SET PROBLEM
Set down exactly the lines of the listing below, please, beginning with the first and ending with the line that holds "V = FreeCAD.Vector".

DATA
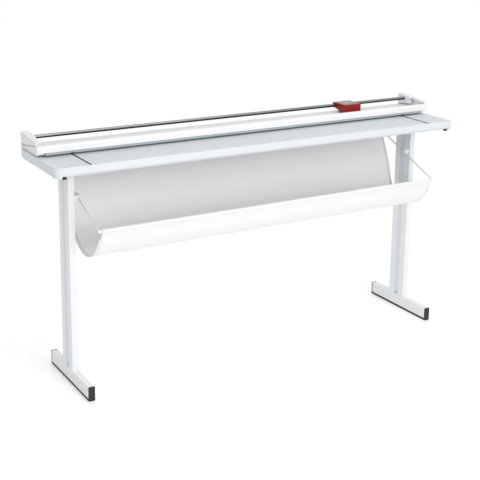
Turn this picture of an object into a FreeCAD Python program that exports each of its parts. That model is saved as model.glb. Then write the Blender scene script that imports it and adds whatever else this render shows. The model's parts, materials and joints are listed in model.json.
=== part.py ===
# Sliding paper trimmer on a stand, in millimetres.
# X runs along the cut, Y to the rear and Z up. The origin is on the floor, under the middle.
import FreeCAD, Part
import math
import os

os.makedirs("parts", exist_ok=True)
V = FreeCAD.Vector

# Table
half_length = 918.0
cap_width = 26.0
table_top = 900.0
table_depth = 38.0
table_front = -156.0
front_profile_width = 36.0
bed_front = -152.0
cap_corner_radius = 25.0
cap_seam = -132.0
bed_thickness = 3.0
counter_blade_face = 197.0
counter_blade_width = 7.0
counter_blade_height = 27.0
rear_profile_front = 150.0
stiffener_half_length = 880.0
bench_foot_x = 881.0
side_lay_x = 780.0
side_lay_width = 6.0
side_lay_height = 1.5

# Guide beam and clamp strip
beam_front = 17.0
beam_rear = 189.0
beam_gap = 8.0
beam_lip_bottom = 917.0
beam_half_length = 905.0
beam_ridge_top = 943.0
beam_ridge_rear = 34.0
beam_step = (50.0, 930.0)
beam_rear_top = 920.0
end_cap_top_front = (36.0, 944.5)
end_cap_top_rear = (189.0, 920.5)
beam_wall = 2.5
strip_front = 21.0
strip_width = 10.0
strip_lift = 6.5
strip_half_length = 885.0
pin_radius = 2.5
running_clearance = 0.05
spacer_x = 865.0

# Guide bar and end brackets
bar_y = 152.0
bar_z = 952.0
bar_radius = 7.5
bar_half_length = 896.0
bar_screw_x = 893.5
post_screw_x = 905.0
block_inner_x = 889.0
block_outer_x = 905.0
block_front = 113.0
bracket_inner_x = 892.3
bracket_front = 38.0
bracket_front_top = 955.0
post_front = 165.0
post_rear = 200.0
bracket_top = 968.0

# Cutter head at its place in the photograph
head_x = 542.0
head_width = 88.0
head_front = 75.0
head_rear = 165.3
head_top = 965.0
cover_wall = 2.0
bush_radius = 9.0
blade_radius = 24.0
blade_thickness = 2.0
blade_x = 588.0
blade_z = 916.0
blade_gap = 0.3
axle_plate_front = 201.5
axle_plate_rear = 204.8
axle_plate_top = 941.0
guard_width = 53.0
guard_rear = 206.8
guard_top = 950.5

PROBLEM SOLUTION
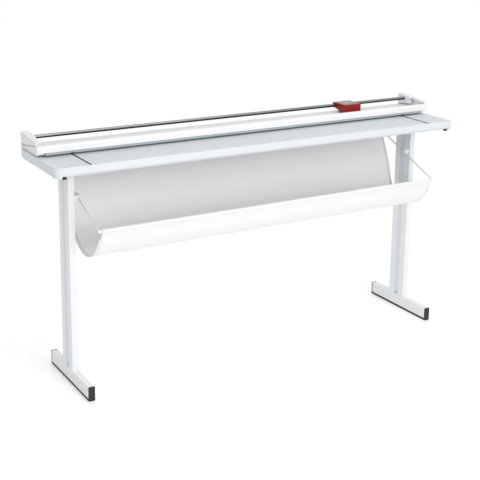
Turn this picture of an object into a FreeCAD Python program that exports each of its parts. That model is saved as model.glb. Then write the Blender scene script that imports it and adds whatever else this render shows. The model's parts, materials and joints are listed in model.json.
=== part.py ===
# Sliding paper trimmer on a stand, in millimetres.
# X runs along the cut, Y to the rear and Z up. The origin is on the floor, under the middle.
import FreeCAD, Part
import math
import os

os.makedirs("parts", exist_ok=True)
V = FreeCAD.Vector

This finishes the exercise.